Disenchantment with managed futures, however, does not tempt VRS to cut out the middle man and invest in the futures exchanges on its own behalf. This is seen as a labour intensive activity requiring specialist knowledge. But in pulling out of the market, the board of VRS adopted a resolution to encourage its investment staff ‘to continue to search for ways to include futures trading within the investment programme when the potential to help VRS to meet or exceed its investment objective is present.’

In practice this has been translated into a willingness to allow outside managers employed by the fund to use the derivatives markets and to stand or fall by their results. For his part, Bill Sullivan’s final word on the VRS foray into derivatives is: ‘If I were to design a way not to sell a market, boy, this one has really done it.’

Nevertheless the question about continued investment in equities versus derivatives remains. Perhaps it can be best explained by a consideration of benchmarking. According to one pension fund manager: ‘If you are measuring yourself against the FT All Share Index or the S&P 500, all you are looking for is to outperform against that. If you invest in the stocks in the index you will be close to your benchmark and it doesn’t really matter what those stocks do.’
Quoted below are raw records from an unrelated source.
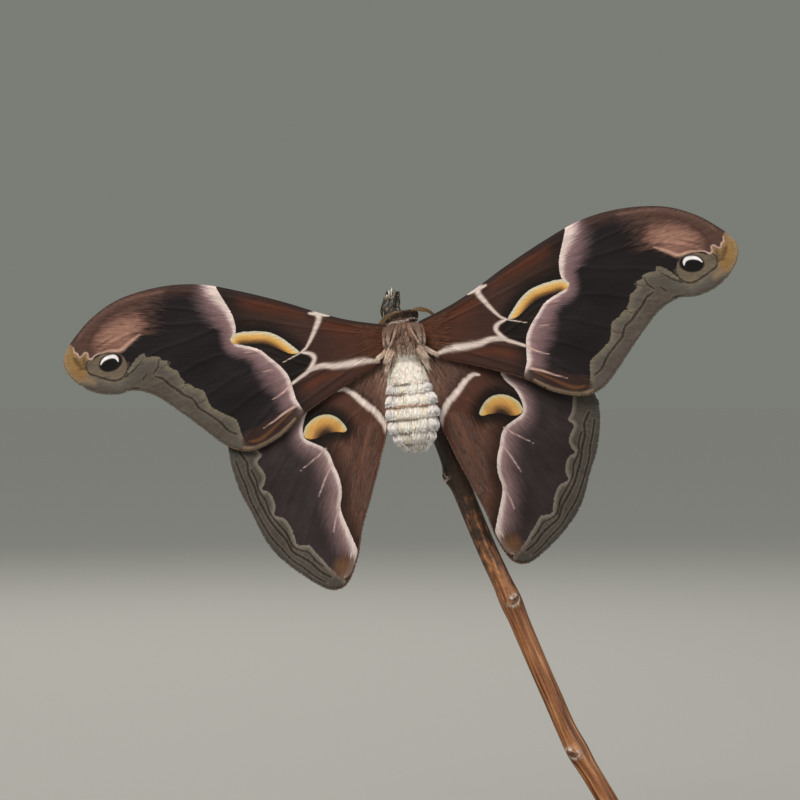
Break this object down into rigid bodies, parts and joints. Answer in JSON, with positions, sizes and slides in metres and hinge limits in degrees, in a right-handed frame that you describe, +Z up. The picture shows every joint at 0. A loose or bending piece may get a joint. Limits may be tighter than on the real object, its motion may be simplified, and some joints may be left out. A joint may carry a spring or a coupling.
{
  "type": "eri silkmoth",
  "caption": "Life-size eri silkmoth, wings spread, gripping a cut length of twig on a small wooden display stand",
  "frame": {"origin": "middle of the underside of the stand's base", "axes": "+Z up; -Y the way the moth's back faces; +X to the moth's right"},
  "size_m": [0.1313, 0.066, 0.1393],
  "materials": {
    "thorax_hair": "long matt brown hair with pale tips",
    "abdomen_wool": "cream-white woolly tufts in rows",
    "head_hair": "short dark brown hair",
    "eye": "glossy black facets",
    "antenna": "brown horn with comb branches",
    "forewing_scales": "powdery scales, maroon-brown with white and lilac bands",
    "hindwing_scales": "powdery scales, maroon-brown with white and lilac bands",
    "leg_scales": "brown scales and hair",
    "twig_bark": "dry orange-brown bark with dark streaks",
    "stand_steel": "satin steel",
    "stand_wood": "dark oiled wood, chamfered edge"
  },
  "bodies": {
    "root": {"thorax": "thorax_hair", "abdomen": "abdomen_wool", "head": "head_hair", "eye_left": "eye", "eye_right": "eye", "antenna_left": "antenna", "antenna_right": "antenna", "forewing_left": "forewing_scales", "forewing_right": "forewing_scales", "hindwing_left": "hindwing_scales", "hindwing_right": "hindwing_scales", "leg_front_left": "leg_scales", "leg_front_right": "leg_scales", "leg_mid_left": "leg_scales", "leg_mid_right": "leg_scales", "leg_hind_left": "leg_scales", "leg_hind_right": "leg_scales", "perch_twig": "twig_bark", "stand_rod": "stand_steel", "stand_base": "stand_wood"}
  },
  "joints": []
}
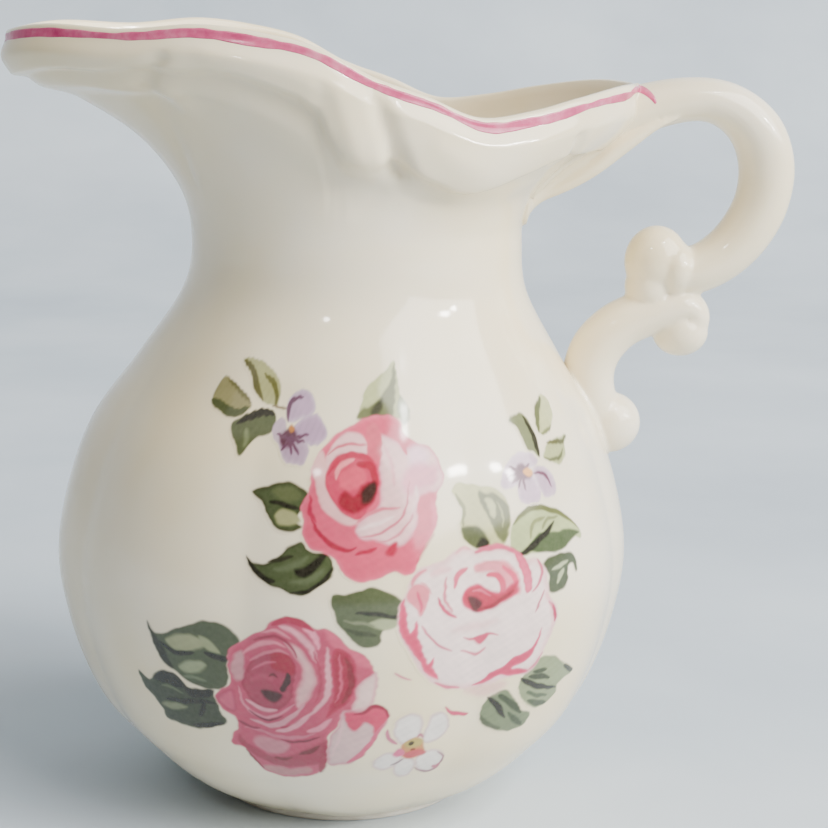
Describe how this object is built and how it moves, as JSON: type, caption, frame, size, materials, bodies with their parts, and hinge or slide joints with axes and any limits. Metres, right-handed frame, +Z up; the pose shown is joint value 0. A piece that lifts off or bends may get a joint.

This attitude is confirmed by the Buchanan survey which found that pension funds ‘continue to judge performance as a comparative rather than an absolute figure. The commitment to medians may be one reason for the limited interest in non-traditional investment management techniques.’

Such conservatism may give some reassurance to IROs that their institutional shareholders are not about to desert them in favour of the derivatives markets, but there is no room for complacency. Despite the Leeson legacy, derivatives have gained a toe-hold in the minds of institutional investors. And the very least IROs can do is to publicise their own company’s derivatives strategy and demonstrate that the activity is competently managed and adequately policed.

Otherwise they risk losing their shareholders either to those companies in their own sector who can give such assurances with confidence – or even to the derivatives market itself.